In terms of her studies, she's on a fast track. With her work toward the MA already completed at Northwestern, Karina is preparing her dissertation proposal on Algerian women novelists. This interest was sparked at Wesleyan, where Karina earned high honors for a thesis on nationalism and sexuality in the Algerian revolution of 1954 to 1962.

For her PhD, she plans to explore "the ways in which women of the Middle East and Asia have been looked at by the 'Oriental' colonizing gaze." Writers like Assia Djebar subvert that gaze in their works, "playing with the critical space between images," Karina says. Rather than simply rejecting Orientalist depictions as 'false,' Djebar and other Algerian writers "employ those fantasies in their autobiographies in order to create powerful counter-memories of Algerian history and female sexuality."

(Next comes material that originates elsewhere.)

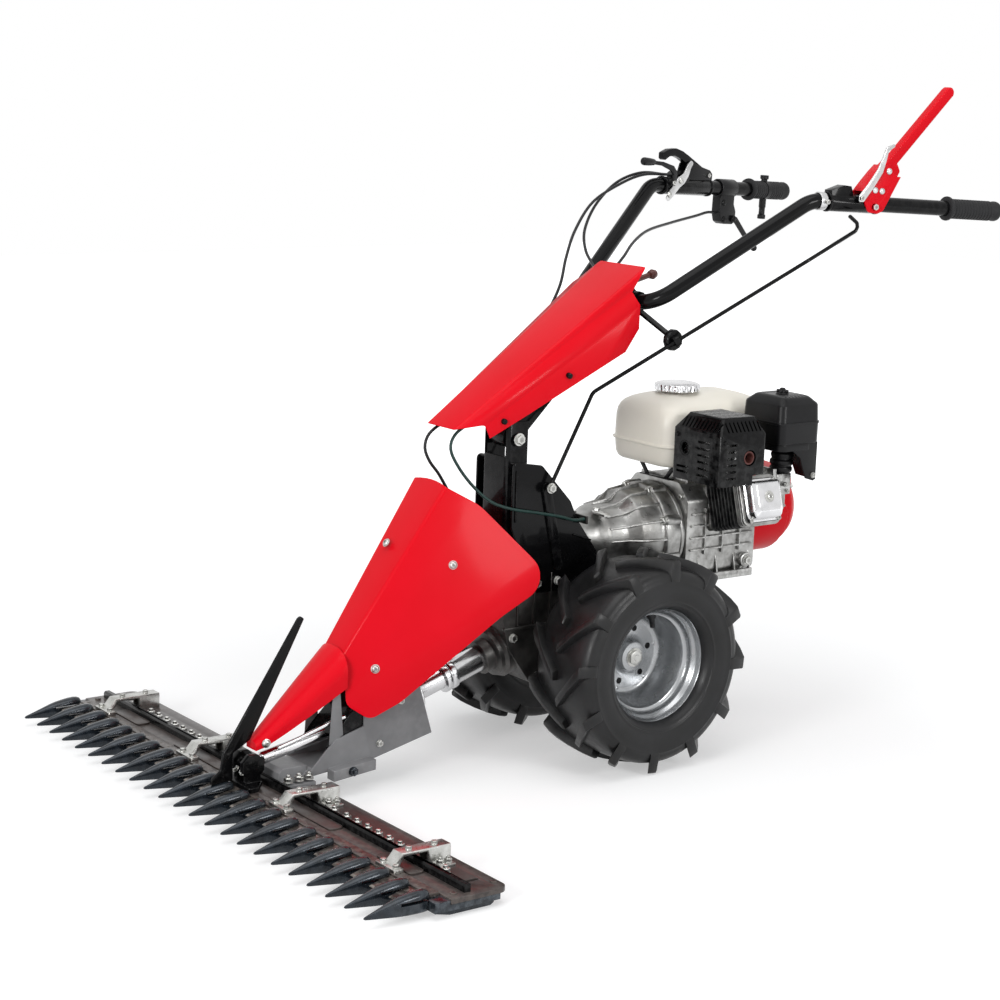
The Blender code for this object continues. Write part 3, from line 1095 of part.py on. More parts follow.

Her guide on the road to dissertation will be Professor Lionnet, who describes Karina as "a true intellectual with a penetrating intelligence" who balances that force with "a highly developed social conscience. She's fluent in French, she's a superb writer, she's a perfect interdisciplinary person," says Professor Lionnet. "Her interests match perfectly with what is available here."

Karina seems to agree. "The most interesting thing is that since I made the decision to come to UCLA, I haven't asked anymore of the agonizing career questions," she says. "I've found vital ways to combine what I really love with professional ambitions."